Of course, if you’re researching divorce, it’s probably way too late to educate yourself about the more sober realities of marriage. Woulda, coulda, shoulda. But if you’ve already made the decision to end it, focus on the straightforward business of dissolution. The sooner you can cast aside all your old platonic beliefs about life and how to live it, the better off you’ll be, both emotionally and financially, by the time the court’s stamp lands on your final judgment.

People say that divorce should not be easy. I disagree. It’s getting married that should be harder.

You have to pass both a written and practical exam to get a driver’s license. There’s basic study and practice involved. That’s because cars can kill people, if they’re not handled properly. Marriages can cause lots of damage too, but all you need to get behind that wheel is a small fee, an alcohol-fueled signature and somebody willing to ride shotgun. No drug test required! A quick primer on the legal reality of the deal, coupled with a short tutorial on the consequences, should either party decide to opt out later, seems like a good pre-requisite. If you’re gonna pay for dance lessons, maybe a half hour of internet research about what to expect if the music stops isn’t such a bad idea. Somebody usually takes the time to explain to the betrothed couple how a bridal registry works. Why not throw in a brochure on community property to go along with it? Think of marriage as a first class airplane ticket. While you’re enjoying the legroom, the mimosa and the little hot towel you receive before you even back away from the gate, maybe you could open up that emergency instruction card and give it a cursory glance.

I know that once the party was over – when the bloom was not only off the rose, but the rose was dead, and that Italian wedding cake top was deep into the latter stages of freezer burn – both my wife and I tried pulling out all the stops, working hard to save our marriage. If we had been required to stop and really take a look at what it all meant before we ever exchanged rings, maybe things would have been different. I don’t mean the marriage itself - I’m not suggesting that it might have survived if I had known what a DissoMaster was. Not at all. But if we had been even slightly more hip to the “real” of what we were embarking on before the fact, then maybe “gradually” would have given way to something less painful than “suddenly,” when it finally ended. Neither one of us was innocent, when it came to the demise of our marriage. But maybe we wouldn’t have had to become so guilty in each other’s eyes, if we had been better partners to one another in our divorce.
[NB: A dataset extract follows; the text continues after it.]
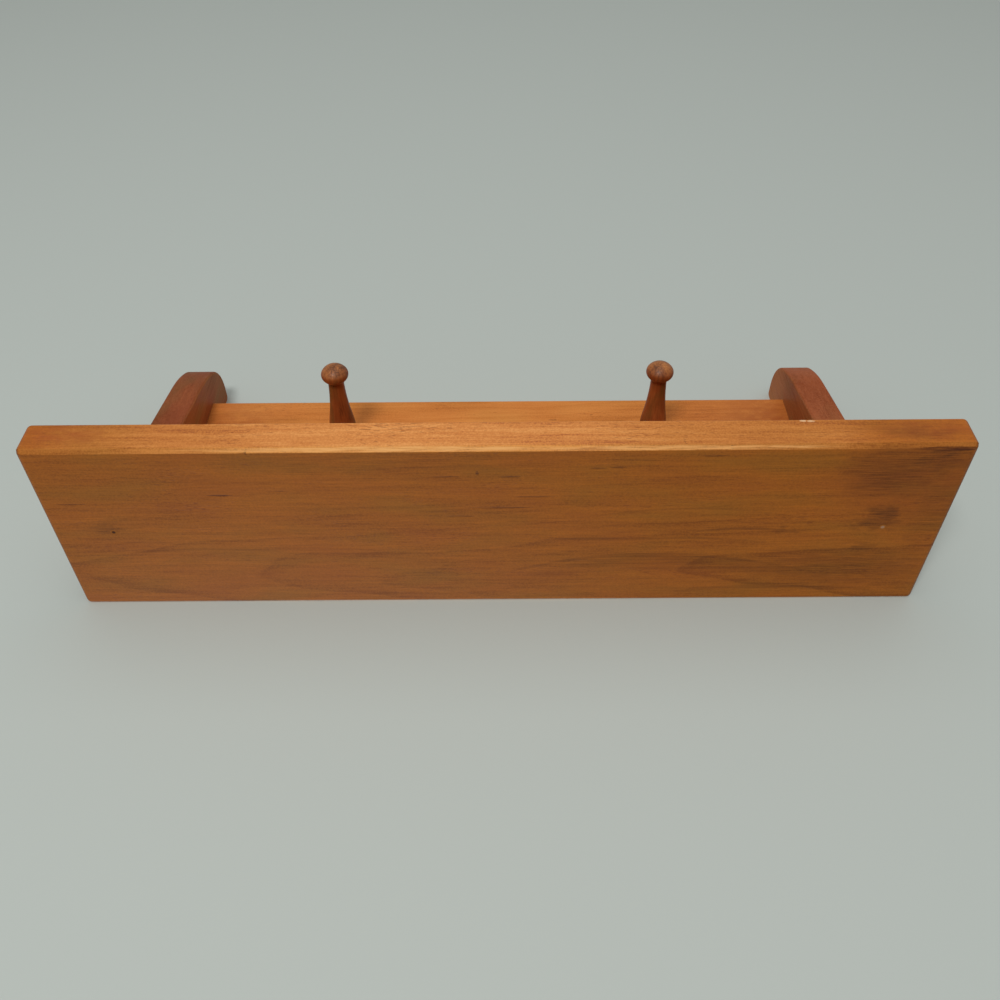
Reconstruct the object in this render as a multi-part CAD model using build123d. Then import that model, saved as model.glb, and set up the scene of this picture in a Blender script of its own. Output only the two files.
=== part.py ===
from build123d import *
import os
from math import acos, cos, degrees, radians, sin, sqrt

# Shaker peg rail with a shelf, hung on a wall.
# +X runs along the shelf, the wall is the plane Y = 0, the room lies towards -Y, and +Z is up.
# The origin is on the wall at mid length, at the height of the two hanging screws.
# Sizes are in millimetres and angles in degrees.

# Shelf board
shelf_length = 460.4
shelf_depth = 114.3
shelf_thickness = 19.05
shelf_bevel_down = 1.6         # planed off the upper front edge, down the front face
shelf_bevel_back = 2.6         # and back along the top
shelf_end_radius = 3.2         # rounded over all the way round each end
shelf_edge_radius = 1.0        # the other long edges, eased with sandpaper

# Brackets, one near each end
bracket_thickness = 19.05
bracket_inset = 25.4           # shelf end to the bracket's outer face
bracket_height = 161.1         # underside of the shelf to the sole of the foot
bracket_top_depth = 95.0       # how far the bracket reaches out under the shelf
bracket_lip = 16.0             # upright nose above the cove
bracket_lip_radius = 3.0
leg_lean = 10.9                # how much the leg's front edge leans in to the wall
knee_radius = 97.0             # slow start of the rounded foot
knee_turn = 17.0
toe_radius = 27.4              # tighter end of the foot, which turns square to the wall
sole_length = 8.0              # flat under the foot
heel_radius = 4.0              # where the foot comes back to the wall
bracket_edge_radius = 1.5      # sanded round along the front outline

# Back rail, butted between the brackets
rail_thickness = 19.05
rail_height = 131.5
rail_edge_radius = 1.5

# Turned pegs
peg_spacing = 189.5
peg_drop = 90.0                # peg axis below the shelf
peg_projection = 61.0          # rail face to the tip of the head
head_diameter = 15.9
head_length = 12.0
head_rim_radius = 3.9          # rounding of the head's side, tighter than its two domed faces
neck_diameter = 9.2
neck_blend = 1.0               # small hollow where the neck runs into the head
waist_diameter = 13.9          # where the shaft's swell turns into its long hollow taper
waist_height = 24.0
belly_diameter = 16.6          # fullest part of the shaft
belly_height = 8.5
foot_diameter = 14.6           # shoulder that sits on the rail
tenon_diameter = 9.5
tenon_length = 12.0
tenon_chamfer = 0.8

# Finish nails, driven under the surface and stopped with filler
nail_length = 50.8
nail_diameter = 2.5
nail_head_diameter = 3.5
nail_head_height = 1.6
nail_point_length = 3.5
nail_set = 2.6                 # head below the wood's surface
shelf_nail_from_face = 6.4     # nail line in from the bracket's outer face
rail_nail_from_edge = 20.0     # rail nails in from the rail's top and bottom edges

# Keyhole slots, routed in the back edge of each bracket
keyhole_drop = 50.0            # hanging screw below the shelf
keyhole_travel = 13.0          # entry hole below the hanging screw
keyhole_entry_diameter = 10.0
keyhole_slot_width = 5.2
keyhole_lip = 4.0              # wood left in front of the screw head
keyhole_depth = 10.0

# Clearances
glue_line = 0.1                # between two boards that are glued
bore_clearance = 0.05          # round a tenon, a nail or a plug of filler, on the radius
tenon_end_gap = 1.5            # air at the blind end of a peg's socket

# Places that follow from the sizes above
shelf_underside = keyhole_drop
shelf_top = shelf_underside + shelf_thickness
bracket_outer_x = shelf_length / 2 - bracket_inset
bracket_middle_x = bracket_outer_x - bracket_thickness / 2
bracket_inner_x = bracket_outer_x - bracket_thickness
board_top = shelf_underside - glue_line
rail_bottom = board_top - rail_height
rail_half_length = bracket_inner_x - glue_line
peg_z = shelf_underside - peg_drop
shelf_nail_x = bracket_outer_x - shelf_nail_from_face
shelf_nail_y = -shelf_depth / 2
rail_nail_y = -rail_thickness / 2
rail_nail_heights = (board_top - rail_nail_from_edge, rail_bottom + rail_nail_from_edge)
SIDES = {"left": -1, "right": 1}

os.makedirs("parts", exist_ok=True)


def save(shape, node):
    """One STEP file for one named piece."""
    shape.label = node
    export_step(shape, f"parts/{node}.step")


def box_between(low, high):
    """A box from its lowest corner to its highest one."""
    size = [b - a for a, b in zip(low, high)]
    return Pos(*low) * Box(*size, align=(Align.MIN, Align.MIN, Align.MIN))


def nail_well():
    """Cut for one nail: the shank's hole, and the wider well for head and filler. Opens at Z = 0."""
    well_depth = nail_set + nail_head_height
    down = (Align.CENTER, Align.CENTER, Align.MAX)
    shank = Cylinder(nail_diameter / 2 + bore_clearance, nail_length + nail_set, align=down)
    well = Cylinder(nail_head_diameter / 2 + bore_clearance, well_depth, align=down)
    return shank + well


def nail():
    """One finish nail, pointing down, with its head set under Z = 0."""
    shank_r = nail_diameter / 2
    outline = Polyline(
        (0, -nail_set),
        (nail_head_diameter / 2, -nail_set),
        (shank_r, -nail_set - nail_head_height),
        (shank_r, -nail_set - nail_length + nail_point_length),
        (0, -nail_set - nail_length),
        close=True,
    )
    return revolve(Plane.XZ * make_face(outline), axis=Axis.Z)


def filler():
    """The plug of filler over one nail, flush with Z = 0."""
    height = nail_set - glue_line
    return Cylinder(nail_head_diameter / 2, height, align=(Align.CENTER, Align.CENTER, Align.MAX))


def shelf_nail_places():
    """Nails down through the shelf into the top of each bracket."""
    return [Pos(side * shelf_nail_x, shelf_nail_y, shelf_top) for side in SIDES.values()]


def rail_nail_places():
    """Nails in through each bracket's outer face into the rail's end grain."""
    return [
        Pos(side * bracket_outer_x, rail_nail_y, z) * Rot(0, side * 90, 0)
        for side in SIDES.values()
        for z in rail_nail_heights
    ]


def nail_cuts():
    """Every nail's cut, where the nail lies."""
    return [place * nail_well() for place in shelf_nail_places() + rail_nail_places()]


def shelf_board():
    """The top board: bevelled upper front edge, rounded ends, eased long edges, and the nails' wells."""
    half = shelf_length / 2
    board = box_between((-half, -shelf_depth, shelf_underside), (half, 0, shelf_top))
    upper_front = board.edges().filter_by(Axis.X).group_by(Axis.Z)[-1].sort_by(Axis.Y)[0]
    front = board.faces().sort_by(Axis.Y)[0]
    board = chamfer(upper_front, shelf_bevel_down, shelf_bevel_back, reference=front)
    board = fillet(board.edges().filter_by(Axis.X, reverse=True), shelf_end_radius)
    long_edges = board.edges().filter_by(Axis.X)
    bevel_edges = long_edges.sort_by_distance((0, -shelf_depth, shelf_top))[:2]
    return fillet(long_edges - bevel_edges, shelf_edge_radius) - nail_cuts()


def peg_rail():
    """The back board, with a socket for each peg."""
    board = box_between((-rail_half_length, -rail_thickness, rail_bottom), (rail_half_length, 0, board_top))
    lower = board.edges().filter_by(Axis.X).group_by(Axis.Z)[0].sort_by(Axis.Y)[0]
    board = fillet(lower, rail_edge_radius)
    socket = Cylinder(
        tenon_diameter / 2 + bore_clearance,
        tenon_length + tenon_end_gap,
        rotation=(-90, 0, 0),
        align=(Align.CENTER, Align.CENTER, Align.MIN),
    )
    sockets = [Pos(side * peg_spacing / 2, -rail_thickness, peg_z) * socket for side in SIDES.values()]
    return board - sockets - nail_cuts()


def bracket_outline():
    """Side view of a bracket in the YZ plane: sole, rounded foot, leaning leg, cove and nose."""
    lean = radians(leg_lean)
    heel = Vector(0, shelf_underside - bracket_height)
    toe = JernArc(heel - (sole_length, 0), (-1, 0), toe_radius, leg_lean + knee_turn - 90)
    knee = JernArc(toe @ 1, toe % 1, knee_radius, -knee_turn)
    nose_foot = Vector(-bracket_top_depth, shelf_underside - bracket_lip)
    reach = (nose_foot - knee @ 1).dot(Vector(-cos(lean), -sin(lean)))
    cove = JernArc(nose_foot, (1, 0), reach / (1 - sin(lean)), leg_lean - 90)
    leg = Line(cove @ 1, knee @ 1)
    back = Polyline(toe @ 0, heel, (0, board_top), (-bracket_top_depth, board_top), nose_foot)
    face = make_face([toe, knee, leg, cove, back])
    return fillet(face.vertices().sort_by_distance(nose_foot)[0], bracket_lip_radius)


def keyhole():
    """Cut for one hanging slot in the wall face: entry hole, narrow slot, and room for the screw head."""
    middle = Pos(0, -keyhole_travel / 2) * Rot(0, 0, 90)
    entry = extrude(Plane.XZ * Pos(0, -keyhole_travel) * Circle(keyhole_entry_diameter / 2), keyhole_depth)
    slot = extrude(Plane.XZ * middle * SlotCenterToCenter(keyhole_travel, keyhole_slot_width), keyhole_depth)
    behind = Plane.XZ.offset(keyhole_lip) * middle * SlotCenterToCenter(keyhole_travel, keyhole_entry_diameter)
    return entry + slot + extrude(behind, keyhole_depth - keyhole_lip)


def bracket(side):
    """One bracket, its front outline rounded over, with its nail holes and its keyhole."""
    outline = bracket_outline()
    blank = extrude(Plane.YZ * outline, bracket_thickness / 2, both=True)
    edges = blank.edges().filter_by(Axis.X, reverse=True)
    at_wall = edges.group_by(Axis.Y)[-1]
    at_shelf = edges.group_by(Axis.Z)[-1]
    blank = fillet(edges - at_wall - at_shelf, bracket_edge_radius)
    heel = outline.vertices().group_by(Axis.X)[-1].sort_by(Axis.Y)[0]
    blank &= extrude(Plane.YZ * fillet(heel, heel_radius), bracket_thickness / 2, both=True)
    return Pos(side * bracket_middle_x, 0, 0) * (blank - keyhole()) - nail_cuts()


def turned_peg():
    """A peg standing on Z = 0: tenon, shoulder, swelling shaft, thin neck and flattened round head."""
    half_length = head_length / 2
    head_z = peg_projection - half_length
    rim_x = head_diameter / 2 - head_rim_radius
    dome = (rim_x**2 + half_length**2 - head_rim_radius**2) / (2 * (half_length - head_rim_radius))
    turn = degrees(acos(rim_x / (dome - head_rim_radius)))
    neck_x = neck_diameter / 2
    neck = Vector(neck_x, head_z - half_length + dome - sqrt(dome**2 - neck_x**2))
    tenon = Polyline(
        (0, peg_projection),
        (0, -tenon_length),
        (tenon_diameter / 2 - tenon_chamfer, -tenon_length),
        (tenon_diameter / 2, -tenon_length + tenon_chamfer),
        (tenon_diameter / 2, glue_line),
        (foot_diameter / 2, glue_line),
    )
    belly = Vector(belly_diameter / 2, belly_height)
    foot = TangentArc(belly, tenon @ 1, tangent=(0, -1))
    swell = TangentArc(belly, (waist_diameter / 2, waist_height), tangent=(0, 1))
    taper = TangentArc(swell @ 1, neck, tangent=swell % 1)
    rim = CenterArc((rim_x, head_z), head_rim_radius, -turn, 2 * turn)
    underside = TangentArc(rim @ 0, neck, tangent=-(rim % 0))
    face = TangentArc(rim @ 1, (0, peg_projection), tangent=rim % 1)
    profile = make_face([tenon, foot, swell, taper, underside, rim, face])
    profile = fillet(profile.vertices().sort_by_distance(neck)[0], neck_blend)
    return revolve(Plane.XZ * profile, axis=Axis.Z)


def peg(side):
    """One peg, seated in its socket and pointing out into the room."""
    return Pos(side * peg_spacing / 2, -rail_thickness, peg_z) * Rot(90, 0, 0) * turned_peg()


save(shelf_board(), "shelf_board")
save(peg_rail(), "peg_rail")
for name, side in SIDES.items():
    save(bracket(side), f"bracket_{name}")
    save(peg(side), f"peg_{name}")
save(Compound([place * nail() for place in shelf_nail_places()]), "shelf_nails")
save(Compound([place * nail() for place in rail_nail_places()]), "rail_nails")
save(Compound([place * filler() for place in shelf_nail_places()]), "shelf_nail_filler")
save(Compound([place * filler() for place in rail_nail_places()]), "bracket_nail_filler")
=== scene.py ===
import math
import bpy
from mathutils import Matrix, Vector


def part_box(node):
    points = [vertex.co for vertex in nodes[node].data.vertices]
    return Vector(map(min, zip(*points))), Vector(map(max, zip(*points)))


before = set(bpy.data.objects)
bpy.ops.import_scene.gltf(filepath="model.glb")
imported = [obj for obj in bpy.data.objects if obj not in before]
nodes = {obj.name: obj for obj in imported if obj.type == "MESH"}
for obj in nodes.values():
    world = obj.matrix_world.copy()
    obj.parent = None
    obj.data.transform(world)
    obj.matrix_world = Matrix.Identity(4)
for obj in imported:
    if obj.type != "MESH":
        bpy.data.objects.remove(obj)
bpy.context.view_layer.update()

mm = 0.001
print("frame loaded:", len(nodes), "CAD nodes")


# sRGB hex to the linear colour that the shaders take
def linear(hexColour):
    parts = [int(hexColour[i:i + 2], 16) / 255 for i in (1, 3, 5)]
    return [c / 12.92 if c <= 0.04045 else ((c + 0.055) / 1.055) ** 2.4 for c in parts] + [1.0]


# one node with its settings; an input given as a socket is linked, any other value is set
def addNode(tree, kind, inputs=None, **settings):
    node = tree.nodes.new("ShaderNode" + kind)
    for name, value in settings.items():
        setattr(node, name, value)
    for name, value in (inputs or {}).items():
        if isinstance(value, bpy.types.NodeSocket):
            tree.links.new(value, node.inputs[name])
        else:
            node.inputs[name].default_value = value
    return node


def newMaterial(name):
    material = bpy.data.materials.new(name)
    material.use_nodes = True
    return material, material.node_tree, material.node_tree.nodes["Principled BSDF"]


def dress(node, material):
    nodes[node].data.materials.clear()
    nodes[node].data.materials.append(material)


# Woods: wipe-on oil stain under a satin varnish on pine and birch. The stain sinks deeper into the soft
# early wood and into the end grain, and stands dark in pores and dents. Years of hands have rubbed it
# thin along the front edge. Some colour here is painted light: a painted highlight along the shelf's
# front bevel, painted shade on its other edges, on the pegs' rims and shafts and in the rail's corner,
# and paler bracket sides where the key lamp doesn't reach.

# length along the grain and width across it, in mm, with detail and roughness of the noise
woodPatterns = {
    "blotch": (75, 30, 2, 0.5),      # where the stain took more or less
    "hue": (48, 17, 2, 0.5),         # drift between olive and red
    "wobble": (85, 30, 1, 0.5),      # how the growth rings wander along the board
    "streak": (55, 2.4, 2, 0.55),    # bundles of fibre that took the stain alike
    "fibre": (16, 0.6, 2, 0.6),      # single fibres are 0.03 mm wide: drawn coarser, so that they show
    "pore": (3.8, 0.5, 1, 0.5),      # resin canals cut open, 3 to 10 mm long
    "cluster": (45, 13, 1, 0.5),     # the canals stand in groups
    "mottle": (9, 5, 2, 0.6),        # smears of old polish and finger marks
    "speckle": (0.9, 0.9, 1, 0.5),   # sanding dust under the varnish
}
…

Marriage was not easy for either one of us. But once it ended, there was no reason the divorce should have been more difficult. And one of the toughest parts for me was overcoming my beliefs and misconceptions about the marriage itself. Bottom line: marriages end all the time. That’s not good or bad, it just is. There’s nothing wrong with getting divorced. It was hard and painful, but it was one of the best decisions I ever made, and it was one of the most important learning experiences I ever had. Just like my marriage.